> Data shown:

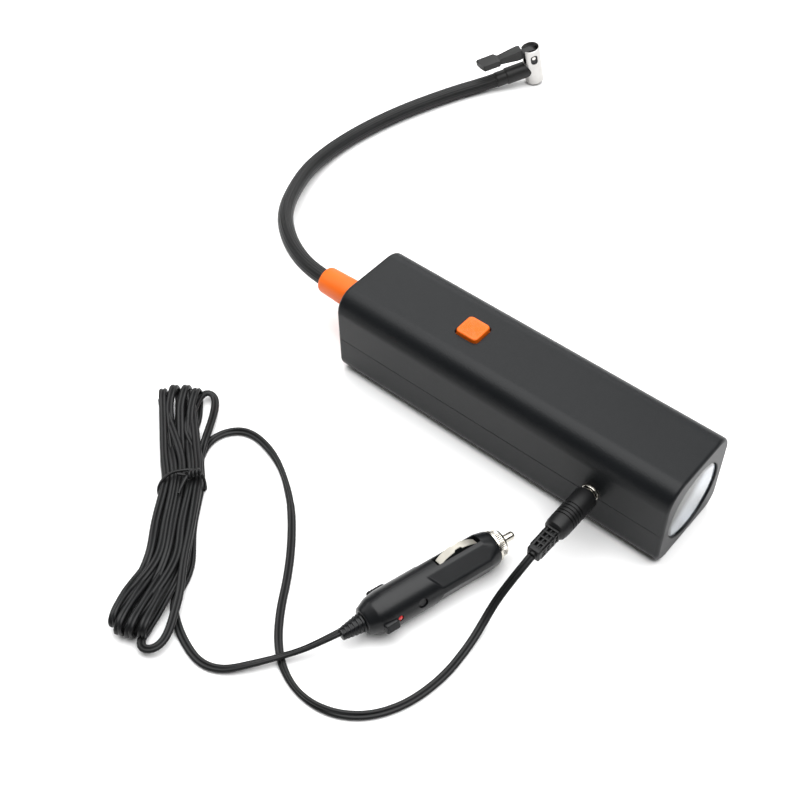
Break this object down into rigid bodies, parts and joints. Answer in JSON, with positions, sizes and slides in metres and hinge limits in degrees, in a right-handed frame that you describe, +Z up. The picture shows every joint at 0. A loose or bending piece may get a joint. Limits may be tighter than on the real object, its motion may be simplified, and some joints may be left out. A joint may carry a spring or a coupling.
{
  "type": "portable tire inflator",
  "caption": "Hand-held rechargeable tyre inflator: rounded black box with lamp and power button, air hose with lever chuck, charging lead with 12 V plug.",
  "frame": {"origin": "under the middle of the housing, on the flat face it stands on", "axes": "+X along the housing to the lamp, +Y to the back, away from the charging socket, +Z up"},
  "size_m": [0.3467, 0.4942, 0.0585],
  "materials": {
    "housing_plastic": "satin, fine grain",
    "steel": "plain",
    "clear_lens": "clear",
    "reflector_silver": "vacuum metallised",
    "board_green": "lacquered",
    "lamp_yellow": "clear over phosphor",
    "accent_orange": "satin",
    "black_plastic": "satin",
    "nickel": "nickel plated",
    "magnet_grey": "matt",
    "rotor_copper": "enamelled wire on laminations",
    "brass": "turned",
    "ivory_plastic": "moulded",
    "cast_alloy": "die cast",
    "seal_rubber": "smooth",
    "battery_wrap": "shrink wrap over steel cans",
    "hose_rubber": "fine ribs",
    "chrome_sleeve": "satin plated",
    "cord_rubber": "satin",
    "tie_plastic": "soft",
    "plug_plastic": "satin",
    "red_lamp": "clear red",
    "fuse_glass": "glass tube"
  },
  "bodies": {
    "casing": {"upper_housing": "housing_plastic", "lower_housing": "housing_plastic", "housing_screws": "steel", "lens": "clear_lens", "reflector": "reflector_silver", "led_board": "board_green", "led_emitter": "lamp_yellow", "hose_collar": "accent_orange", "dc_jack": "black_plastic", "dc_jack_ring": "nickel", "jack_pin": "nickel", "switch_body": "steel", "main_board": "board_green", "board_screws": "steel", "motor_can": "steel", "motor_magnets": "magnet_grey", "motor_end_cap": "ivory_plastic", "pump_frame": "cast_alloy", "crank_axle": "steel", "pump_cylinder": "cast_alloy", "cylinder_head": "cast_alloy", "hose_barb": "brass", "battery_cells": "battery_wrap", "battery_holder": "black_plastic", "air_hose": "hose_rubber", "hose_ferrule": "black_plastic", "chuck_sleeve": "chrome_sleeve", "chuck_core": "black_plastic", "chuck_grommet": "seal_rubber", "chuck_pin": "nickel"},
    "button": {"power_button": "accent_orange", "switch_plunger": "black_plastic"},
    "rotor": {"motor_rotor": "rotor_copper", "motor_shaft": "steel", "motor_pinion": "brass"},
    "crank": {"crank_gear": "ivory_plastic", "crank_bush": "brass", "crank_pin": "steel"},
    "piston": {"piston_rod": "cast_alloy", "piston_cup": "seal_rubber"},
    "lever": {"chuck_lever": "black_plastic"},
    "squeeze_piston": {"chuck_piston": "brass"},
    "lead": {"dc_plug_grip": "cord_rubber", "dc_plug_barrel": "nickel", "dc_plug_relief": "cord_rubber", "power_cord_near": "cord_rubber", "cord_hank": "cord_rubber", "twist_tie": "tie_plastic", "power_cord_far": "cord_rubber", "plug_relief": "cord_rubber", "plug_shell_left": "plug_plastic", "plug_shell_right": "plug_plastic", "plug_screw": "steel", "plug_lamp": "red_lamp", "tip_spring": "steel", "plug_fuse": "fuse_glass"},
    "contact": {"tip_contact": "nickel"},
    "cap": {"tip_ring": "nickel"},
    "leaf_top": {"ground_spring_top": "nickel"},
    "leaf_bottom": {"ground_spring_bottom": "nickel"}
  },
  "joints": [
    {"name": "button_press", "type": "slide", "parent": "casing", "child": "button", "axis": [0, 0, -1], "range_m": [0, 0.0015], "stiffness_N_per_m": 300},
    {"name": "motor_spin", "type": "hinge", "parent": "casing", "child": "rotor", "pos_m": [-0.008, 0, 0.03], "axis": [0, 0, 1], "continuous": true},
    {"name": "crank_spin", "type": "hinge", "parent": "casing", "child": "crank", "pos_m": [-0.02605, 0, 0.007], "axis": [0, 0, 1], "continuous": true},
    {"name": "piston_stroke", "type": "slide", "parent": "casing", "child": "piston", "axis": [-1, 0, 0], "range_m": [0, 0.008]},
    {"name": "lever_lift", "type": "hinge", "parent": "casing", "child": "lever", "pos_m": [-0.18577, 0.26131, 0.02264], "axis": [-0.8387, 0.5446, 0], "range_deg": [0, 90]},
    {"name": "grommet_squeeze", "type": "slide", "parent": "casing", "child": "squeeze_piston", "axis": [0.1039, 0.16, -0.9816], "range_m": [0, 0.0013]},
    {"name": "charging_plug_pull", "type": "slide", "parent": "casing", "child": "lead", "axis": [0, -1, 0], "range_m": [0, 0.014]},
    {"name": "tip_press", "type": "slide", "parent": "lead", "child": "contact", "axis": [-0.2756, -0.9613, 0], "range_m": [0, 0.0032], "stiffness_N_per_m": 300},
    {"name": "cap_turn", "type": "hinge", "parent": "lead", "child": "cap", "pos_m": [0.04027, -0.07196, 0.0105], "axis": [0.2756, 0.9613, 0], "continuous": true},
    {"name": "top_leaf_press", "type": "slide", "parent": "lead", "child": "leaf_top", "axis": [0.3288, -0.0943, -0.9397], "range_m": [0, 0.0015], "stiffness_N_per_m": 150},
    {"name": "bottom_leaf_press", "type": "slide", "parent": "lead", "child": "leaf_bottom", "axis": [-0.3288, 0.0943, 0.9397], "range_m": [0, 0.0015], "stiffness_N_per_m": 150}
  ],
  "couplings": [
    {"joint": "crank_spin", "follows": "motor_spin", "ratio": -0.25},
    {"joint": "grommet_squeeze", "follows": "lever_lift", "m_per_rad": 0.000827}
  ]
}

> What is needed:
Extract, word for word, each line of the listing above.

> Exercise solution:
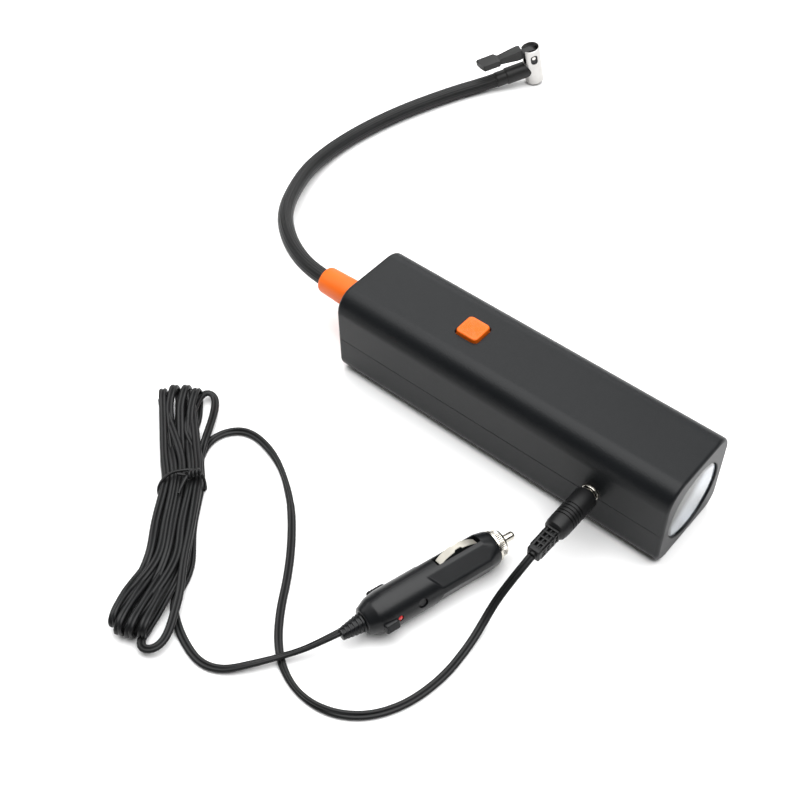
Break this object down into rigid bodies, parts and joints. Answer in JSON, with positions, sizes and slides in metres and hinge limits in degrees, in a right-handed frame that you describe, +Z up. The picture shows every joint at 0. A loose or bending piece may get a joint. Limits may be tighter than on the real object, its motion may be simplified, and some joints may be left out. A joint may carry a spring or a coupling.
{
  "type": "portable tire inflator",
  "caption": "Hand-held rechargeable tyre inflator: rounded black box with lamp and power button, air hose with lever chuck, charging lead with 12 V plug.",
  "frame": {"origin": "under the middle of the housing, on the flat face it stands on", "axes": "+X along the housing to the lamp, +Y to the back, away from the charging socket, +Z up"},
  "size_m": [0.3467, 0.4942, 0.0585],
  "materials": {
    "housing_plastic": "satin, fine grain",
    "steel": "plain",
    "clear_lens": "clear",
    "reflector_silver": "vacuum metallised",
    "board_green": "lacquered",
    "lamp_yellow": "clear over phosphor",
    "accent_orange": "satin",
    "black_plastic": "satin",
    "nickel": "nickel plated",
    "magnet_grey": "matt",
    "rotor_copper": "enamelled wire on laminations",
    "brass": "turned",
    "ivory_plastic": "moulded",
    "cast_alloy": "die cast",
    "seal_rubber": "smooth",
    "battery_wrap": "shrink wrap over steel cans",
    "hose_rubber": "fine ribs",
    "chrome_sleeve": "satin plated",
    "cord_rubber": "satin",
    "tie_plastic": "soft",
    "plug_plastic": "satin",
    "red_lamp": "clear red",
    "fuse_glass": "glass tube"
  },
  "bodies": {
    "casing": {"upper_housing": "housing_plastic", "lower_housing": "housing_plastic", "housing_screws": "steel", "lens": "clear_lens", "reflector": "reflector_silver", "led_board": "board_green", "led_emitter": "lamp_yellow", "hose_collar": "accent_orange", "dc_jack": "black_plastic", "dc_jack_ring": "nickel", "jack_pin": "nickel", "switch_body": "steel", "main_board": "board_green", "board_screws": "steel", "motor_can": "steel", "motor_magnets": "magnet_grey", "motor_end_cap": "ivory_plastic", "pump_frame": "cast_alloy", "crank_axle": "steel", "pump_cylinder": "cast_alloy", "cylinder_head": "cast_alloy", "hose_barb": "brass", "battery_cells": "battery_wrap", "battery_holder": "black_plastic", "air_hose": "hose_rubber", "hose_ferrule": "black_plastic", "chuck_sleeve": "chrome_sleeve", "chuck_core": "black_plastic", "chuck_grommet": "seal_rubber", "chuck_pin": "nickel"},
    "button": {"power_button": "accent_orange", "switch_plunger": "black_plastic"},
    "rotor": {"motor_rotor": "rotor_copper", "motor_shaft": "steel", "motor_pinion": "brass"},
    "crank": {"crank_gear": "ivory_plastic", "crank_bush": "brass", "crank_pin": "steel"},
    "piston": {"piston_rod": "cast_alloy", "piston_cup": "seal_rubber"},
    "lever": {"chuck_lever": "black_plastic"},
    "squeeze_piston": {"chuck_piston": "brass"},
    "lead": {"dc_plug_grip": "cord_rubber", "dc_plug_barrel": "nickel", "dc_plug_relief": "cord_rubber", "power_cord_near": "cord_rubber", "cord_hank": "cord_rubber", "twist_tie": "tie_plastic", "power_cord_far": "cord_rubber", "plug_relief": "cord_rubber", "plug_shell_left": "plug_plastic", "plug_shell_right": "plug_plastic", "plug_screw": "steel", "plug_lamp": "red_lamp", "tip_spring": "steel", "plug_fuse": "fuse_glass"},
    "contact": {"tip_contact": "nickel"},
    "cap": {"tip_ring": "nickel"},
    "leaf_top": {"ground_spring_top": "nickel"},
    "leaf_bottom": {"ground_spring_bottom": "nickel"}
  },
  "joints": [
    {"name": "button_press", "type": "slide", "parent": "casing", "child": "button", "axis": [0, 0, -1], "range_m": [0, 0.0015], "stiffness_N_per_m": 300},
    {"name": "motor_spin", "type": "hinge", "parent": "casing", "child": "rotor", "pos_m": [-0.008, 0, 0.03], "axis": [0, 0, 1], "continuous": true},
    {"name": "crank_spin", "type": "hinge", "parent": "casing", "child": "crank", "pos_m": [-0.02605, 0, 0.007], "axis": [0, 0, 1], "continuous": true},
    {"name": "piston_stroke", "type": "slide", "parent": "casing", "child": "piston", "axis": [-1, 0, 0], "range_m": [0, 0.008]},
    {"name": "lever_lift", "type": "hinge", "parent": "casing", "child": "lever", "pos_m": [-0.18577, 0.26131, 0.02264], "axis": [-0.8387, 0.5446, 0], "range_deg": [0, 90]},
    {"name": "grommet_squeeze", "type": "slide", "parent": "casing", "child": "squeeze_piston", "axis": [0.1039, 0.16, -0.9816], "range_m": [0, 0.0013]},
    {"name": "charging_plug_pull", "type": "slide", "parent": "casing", "child": "lead", "axis": [0, -1, 0], "range_m": [0, 0.014]},
    {"name": "tip_press", "type": "slide", "parent": "lead", "child": "contact", "axis": [-0.2756, -0.9613, 0], "range_m": [0, 0.0032], "stiffness_N_per_m": 300},
    {"name": "cap_turn", "type": "hinge", "parent": "lead", "child": "cap", "pos_m": [0.04027, -0.07196, 0.0105], "axis": [0.2756, 0.9613, 0], "continuous": true},
    {"name": "top_leaf_press", "type": "slide", "parent": "lead", "child": "leaf_top", "axis": [0.3288, -0.0943, -0.9397], "range_m": [0, 0.0015], "stiffness_N_per_m": 150},
    {"name": "bottom_leaf_press", "type": "slide", "parent": "lead", "child": "leaf_bottom", "axis": [-0.3288, 0.0943, 0.9397], "range_m": [0, 0.0015], "stiffness_N_per_m": 150}
  ],
  "couplings": [
    {"joint": "crank_spin", "follows": "motor_spin", "ratio": -0.25},
    {"joint": "grommet_squeeze", "follows": "lever_lift", "m_per_rad": 0.000827}
  ]
}